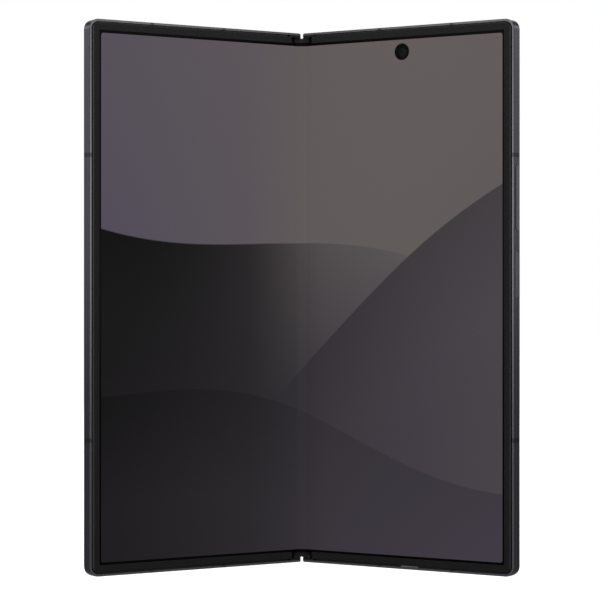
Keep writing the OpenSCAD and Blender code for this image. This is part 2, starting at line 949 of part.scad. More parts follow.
module power_key() {
  color("#303036")
    key(power_z, power_l, -power_sink);
}

// ---------------------------------------------------------------- inside the cover half

module cover_battery() {
  color("#2f3033")
    soft_box(inner_x, cover_battery_z, inner_w, cover_battery_h, inner_y, inner_y + battery_t, 1.5);
}

module cover_board() {
  color("#1f4a3a")
    union() {
      soft_box(inner_x, cover_board_z, inner_w, cover_board_h, inner_y, inner_y + board_t);
      soft_box(board_arm_x, cover_board_z, board_arm_w,
               body_h - wall_t - board_arm_end - cover_board_z, inner_y, inner_y + board_t);
    }
}

module cover_shields() {
  y0 = inner_y + board_t;
  x0 = inner_x + shield_margin;
  color("#b9bbbf")
    for (x = [x0, x0 + cover_shield[0] + 3])
      soft_box(x, cover_board_z + shield_margin, cover_shield[0], cover_shield[1],
               y0, y0 + shield_t, 0.5);
}

module top_speaker() {
  color("#222225")
    translate([0, 0, body_h])
      mirror([0, 0, 1])
        speaker(speaker_z);
}

// The space of the card tray, grown by a clearance.
module tray_space(clear) {
  pill_z(tray_x, tray_y + tray_t / 2, tray_w + 2 * clear, tray_t + 2 * clear,
         body_h - tray_l - clear, body_h + 1);
}

// Sheet metal socket that guides the tray.
module tray_socket() {
  w = tray_w + 2.4;
  z0 = body_h - tray_l - 1.5;
  z1 = body_h - wall_t - 0.05;
  color("#c4c6ca")
    difference() {
      translate([tray_x - w / 2, inner_y, z0])
        cube([w, tray_t + 2 * (tray_clear + socket_wall), z1 - z0]);
      tray_space(tray_clear);
    }
}

// Tray with a bay for one card and a pinhole in its head.
module card_tray() {
  color("#3a3a41")
    difference() {
      pill_z(tray_x, tray_y + tray_t / 2, tray_w, tray_t, body_h - tray_l, body_h - 0.04);
      translate([tray_x - card_w / 2 - 0.05, tray_y + 0.3, body_h - tray_l + 1.2])
        cube([card_w + 0.1, tray_t, card_l + 0.1]);
      translate([tray_x + tray_w / 2 - 1, tray_y + tray_t / 2, body_h - 1.6])
        cylinder(r = 0.4, h = 2, $fn = 24);
    }
}

module sim_card() {
  color("#c9a24a")
    translate([tray_x - card_w / 2, tray_y + 0.3, body_h - tray_l + 1.25])
      cube([card_w, card_t, card_l]);
}

// ---------------------------------------------------------------- hinge

// Section of the spine: a round lobe about each hinge axis, joined by a flat back.
module spine_section(r) {
  difference() {
    union() {
      for (s = [-1, 1])
        translate([s * axis_x, axis_y])
          circle(r, $fn = 72);
      translate([-axis_x, axis_y])
        square([2 * axis_x, r]);
    }
    translate([-2 * spine_r, spine_top - 4 * spine_r])
      square(4 * spine_r);
  }
}

module spine_cover() {
  notch = module_l + 0.4;
  color("#3a3a41")
    difference() {
      translate([0, 0, spine_z0])
        linear_extrude(spine_len)
          difference() {
            spine_section(spine_r);
            translate([0, -eps])
              spine_section(spine_in);
          }
      at_modules()
        translate([-5, axis_y - 1, -notch / 2])
          cube([10, 1 + notch_depth, notch]);
    }
}

// Plugs that close the spine, each with the block seen between the bezels.
module spine_end_caps() {
  color("#1a1a1b")
    for (end = [0, 1])
      translate([0, 0, end * body_h])
        mirror([0, 0, end]) {
          translate([0, 0, spine_z0])
            linear_extrude(cap_depth)
              spine_section(spine_in - 0.02);
          difference() {
            translate([-cap_half_w, display_recess + 0.1, cap_z0])
              cube([2 * cap_half_w, spine_top - display_recess, fold_edge - cap_z0 - 0.05]);
            translate([0, display_recess, cap_z0])
              rotate([-90, 0, 0])
                cylinder(r = cap_notch_r, h = 1, $fn = 24);
          }
        }
}

// Half ring about the main hinge axis, open towards the display.
module rail_track(r0, r1, l) {
  translate([axis_x, axis_y, 0])
    linear_extrude(l, center = true)
      difference() {
        circle(r1, $fn = 72);
        circle(r0, $fn = 72);
      }
}

// Fixed base of a hinge module, with a curved track for each bracket and a bay for the gears.
module hinge_bases() {
  l = rail_w + 0.2;
  color("#8e9096")
    at_modules()
      difference() {
        linear_extrude(module_l, center = true)
          spine_section(spine_in - 0.02);
        translate([-5, 0, -gear_zone / 2])
          cube([10, gear_y + gear_d / 2 + 0.23, gear_zone]);
        translate([0, 0, rail_mid])
          rail_track(core_r, spine_in + 0.1, l);
        mirror([1, 0, 0])
          translate([0, 0, -rail_mid])
            rail_track(core_r, spine_in + 0.1, l);
        for (x = [-arm_gear_x, -idler_x, idler_x, arm_gear_x])
          translate([x, gear_y, 0])
            cylinder(r = shaft_r, h = gear_zone + 1.6, center = true);
        for (s = [-1, 1])
          rod_y(0, s * base_screw_z, screw_r, axis_y - 1, axis_y + 1.7);
        for (s = [-1, 1])
          rod_y(0, s * base_screw_z, screw_head_r + 0.02, axis_y - 1, axis_y + screw_head_t);
      }
}

module base_screws() {
  color("#c4c6ca")
    at_modules()
      for (s = [-1, 1])
        screw(0, s * base_screw_z, axis_y + 0.02, 1.6);
}

// A flat-headed screw along Y, its head towards the display, with a cross recess.
module screw(x, z, y, l) {
  difference() {
    union() {
      rod_y(x, z, screw_head_r, y, y + screw_head_t - 0.02);
      rod_y(x, z, screw_r - 0.02, y + screw_head_t - 0.03, y + l);
    }
    for (turn = [0, 90])
      translate([x, y + 0.1, z])
        rotate([0, turn, 0])
          cube([0.9, 0.4, 0.2], center = true);
  }
}

module gear_shafts() {
  color("#c4c6ca")
    at_modules()
      for (x = [-arm_gear_x, -idler_x, idler_x, arm_gear_x])
        translate([x, gear_y, 0])
          cylinder(r = shaft_r - 0.005, h = gear_zone + 1.4, center = true);
}

// Involute of the base circle, as a point at a roll angle.
function involute(rb, roll) =
  [
    rb * (cos(roll) + roll * PI / 180 * sin(roll)),
    rb * (sin(roll) - roll * PI / 180 * cos(roll))
  ];

// One flank, from the root circle to the tip circle, turned back by half the tooth.
function flank(rb, rr, ra, half) =
  let (roll_end = sqrt(pow(ra / rb, 2) - 1) * 180 / PI)
    concat(
      [[rr * cos(half), -rr * sin(half)]],
      [for (i = [0:4]) let (p = involute(rb, roll_end * i / 4))
        [p[0] * cos(half) + p[1] * sin(half), p[1] * cos(half) - p[0] * sin(half)]]
    );

function turned(p, a) = [p[0] * cos(a) - p[1] * sin(a), p[0] * sin(a) + p[1] * cos(a)];

// Toothed outline with one tooth pointing along +X.
module gear_outline() {
  m = gear_d / gear_teeth;
  press = 25;
  rp = gear_d / 2;
  rb = rp * cos(press);
  involute_at_pitch = tan(press) * 180 / PI - press;
  half = 90 / gear_teeth * 0.9 + involute_at_pitch;
  low = flank(rb, rp - 1.1 * m, rp + 0.85 * m, half);
  polygon([
    for (i = [0:gear_teeth - 1], k = [0:2 * len(low) - 1])
      turned(
        k < len(low) ? low[k] : [low[2 * len(low) - 1 - k][0], -low[2 * len(low) - 1 - k][1]],
        i * 360 / gear_teeth
      )
  ]);
}

// A timing gear on the shaft at x, bored to run on it.
module gear(x) {
  translate([x, gear_y, 0])
    linear_extrude(gear_w, center = true)
      difference() {
        gear_outline();
        circle(shaft_r + shaft_clear);
      }
}

// Plain hubs on both sides of the gear at x, bored like the gear.
module hubs(x, r) {
  for (s = [-1, 1])
    translate([x, gear_y, s * (gear_w + hub_l) / 2])
      linear_extrude(hub_l, center = true)
        difference() {
          circle(r);
          circle(shaft_r + shaft_clear);
        }
}

module main_idler_gears() {
  color("#d2b25a")
    at_modules() {
      gear(idler_x);
      hubs(idler_x, idler_hub_r);
    }
}

module cover_idler_gears() {
  color("#d2b25a")
    at_modules() {
      gear(-idler_x);
      hubs(-idler_x, idler_hub_r);
    }
}

// A gear whose hubs carry a flat lever that slides in its half; side is 1 for main, -1 for cover.
module timing_lever(side) {
  drop = gear_y - lever_y;
  arm = lever_x1 - arm_gear_x;
  gear(side * arm_gear_x);
  hubs(side * arm_gear_x, hub_r);
  difference() {
    translate([side * arm_gear_x, gear_y, 0])
      mirror([side > 0 ? 0 : 1, 0, 0])
        rotate([0, 0, -fold_rest]) {
          translate([0.6, -drop, -lever_w / 2])
            cube([arm - 0.6, lever_t, lever_w]);
          for (s = [-1, 1])
            translate([-0.2, -drop, s * (gear_w + hub_l) / 2 - hub_l / 2])
              cube([0.9, drop - 0.1, hub_l]);
        }
    translate([side * arm_gear_x, gear_y, 0])
      cylinder(r = shaft_r + shaft_clear, h = gear_zone, center = true);
  }
}

module main_timing_levers() {
  color("#a8aab0")
    at_modules()
      timing_lever(1);
}

module cover_timing_levers() {
  color("#a8aab0")
    at_modules()
      timing_lever(-1);
}

// Curved bracket: a rail that slides round the hinge axis, and the plate screwed to a half.
module bracket_section() {
  translate([axis_x, axis_y])
    intersection() {
      difference() {
        circle(rail_out, $fn = 96);
        circle(rail_in, $fn = 96);
      }
      polygon([
        [0, 0],
        for (a = [rail_start, (rail_start + rail_arc) / 2, rail_arc])
          2 * rail_out * [cos(a), sin(a)]
      ]);
    }
  translate([tongue_x, tongue_y])
    square([bracket_x0 + 1 - tongue_x, tongue_t]);
  translate([bracket_x0, floor_y + 0.02])
    square([bracket_x1 - bracket_x0, bracket_t - 0.03]);
}

module hinge_brackets(rail_side) {
  at_modules()
    difference() {
      translate([0, 0, rail_side * rail_mid])
        linear_extrude(rail_w, center = true)
          bracket_section();
      bracket_screw_holes(rail_side, screw_r);
      for (x = [bracket_x0 + 1.2, bracket_x1 - 1.2])
        rod_y(x, rail_side * rail_mid, screw_head_r + 0.02, axis_y - 1, floor_y + screw_head_t);
    }
}

module bracket_screws(rail_side) {
  color("#c4c6ca")
    at_modules()
      for (x = [bracket_x0 + 1.2, bracket_x1 - 1.2])
        screw(x, rail_side * rail_mid, floor_y + 0.02, bracket_t + 0.9);
}

// ---------------------------------------------------------------- assembly

on_main() main_frame();
on_main() antenna_breaks();  // main_antenna_breaks
on_main() bezel();  // main_bezel
on_main() rear_glass();
on_main() camera_island();
on_main() camera_lens_rings();
on_main() camera_lens_glasses();
on_main() rear_cameras();
on_main() flash_lens();
on_main() inner_camera();
on_main() inner_camera_window();
on_main() main_display_panel();
on_main() main_display_plate();
on_main() main_battery();
on_main() main_board();
on_main() board_shields();
on_main() charging_coil();
on_main() charging_port();
on_main() port_board();
on_main() main_speaker();
on_main() haptic_motor();
on_main() key_switches();
on_main() color("#8e9096") hinge_brackets(1);  // main_hinge_brackets
on_main() bracket_screws(1);  // main_bracket_screws
on_main() volume_key();
on_main() power_key();
on_cover() cover_frame();
on_cover() antenna_breaks();  // cover_antenna_breaks
on_cover() bezel();  // cover_bezel
on_cover() cover_glass();
on_cover() cover_display();
on_cover() cover_camera();
on_cover() cover_display_panel();
on_cover() cover_display_plate();
on_cover() cover_battery();
on_cover() cover_board();
on_cover() cover_shields();
on_cover() top_speaker();
on_cover() tray_socket();
on_cover() color("#8e9096") hinge_brackets(-1);  // cover_hinge_brackets
on_cover() bracket_screws(-1);  // cover_bracket_screws
on_cover() card_tray();
on_cover() sim_card();
on_spine() spine_cover();
on_spine() spine_end_caps();
on_spine() hinge_bases();
on_spine() gear_shafts();
on_spine() base_screws();
on_spine() display_fold();
on_spine() main_timing_levers();
on_spine() cover_timing_levers();
on_spine() main_idler_gears();
on_spine() cover_idler_gears();
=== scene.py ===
import bpy
import json
import math
import numpy as np
from mathutils import Matrix, Vector


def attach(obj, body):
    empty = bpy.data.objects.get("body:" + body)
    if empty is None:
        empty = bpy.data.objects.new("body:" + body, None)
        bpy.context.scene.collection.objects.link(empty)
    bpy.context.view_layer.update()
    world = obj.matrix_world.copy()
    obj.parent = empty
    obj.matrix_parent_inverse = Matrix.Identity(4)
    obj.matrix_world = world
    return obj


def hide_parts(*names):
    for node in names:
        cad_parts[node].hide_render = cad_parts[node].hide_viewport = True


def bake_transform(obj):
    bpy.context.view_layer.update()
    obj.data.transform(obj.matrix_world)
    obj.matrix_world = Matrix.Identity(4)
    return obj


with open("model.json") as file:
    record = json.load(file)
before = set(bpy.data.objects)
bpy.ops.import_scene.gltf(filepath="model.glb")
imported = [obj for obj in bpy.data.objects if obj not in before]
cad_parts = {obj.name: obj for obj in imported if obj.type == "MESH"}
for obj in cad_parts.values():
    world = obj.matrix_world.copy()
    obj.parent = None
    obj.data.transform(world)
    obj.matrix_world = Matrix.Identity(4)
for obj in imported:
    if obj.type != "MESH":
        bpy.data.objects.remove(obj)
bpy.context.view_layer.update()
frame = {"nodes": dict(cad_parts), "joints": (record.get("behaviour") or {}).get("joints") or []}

# ------------------------------------------------------------------ camera
# The photograph looks straight at the fold from mid height, about 0.69 m away, through a long
# lens. The shift puts the fold line a little right of the middle, as in the photograph.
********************
AIM OF THE TASK:
From the listing above, output exactly the run of lines that starts with the line containing "on_spine() hinge_bases();" and ends with the line containing "for node in".

RESULT FOR THIS TASK:
on_spine() hinge_bases();
on_spine() gear_shafts();
on_spine() base_screws();
on_spine() display_fold();
on_spine() main_timing_levers();
on_spine() cover_timing_levers();
on_spine() main_idler_gears();
on_spine() cover_idler_gears();
=== scene.py ===
import bpy
import json
import math
import numpy as np
from mathutils import Matrix, Vector


def attach(obj, body):
    empty = bpy.data.objects.get("body:" + body)
    if empty is None:
        empty = bpy.data.objects.new("body:" + body, None)
        bpy.context.scene.collection.objects.link(empty)
    bpy.context.view_layer.update()
    world = obj.matrix_world.copy()
    obj.parent = empty
    obj.matrix_parent_inverse = Matrix.Identity(4)
    obj.matrix_world = world
    return obj


def hide_parts(*names):
    for node in names:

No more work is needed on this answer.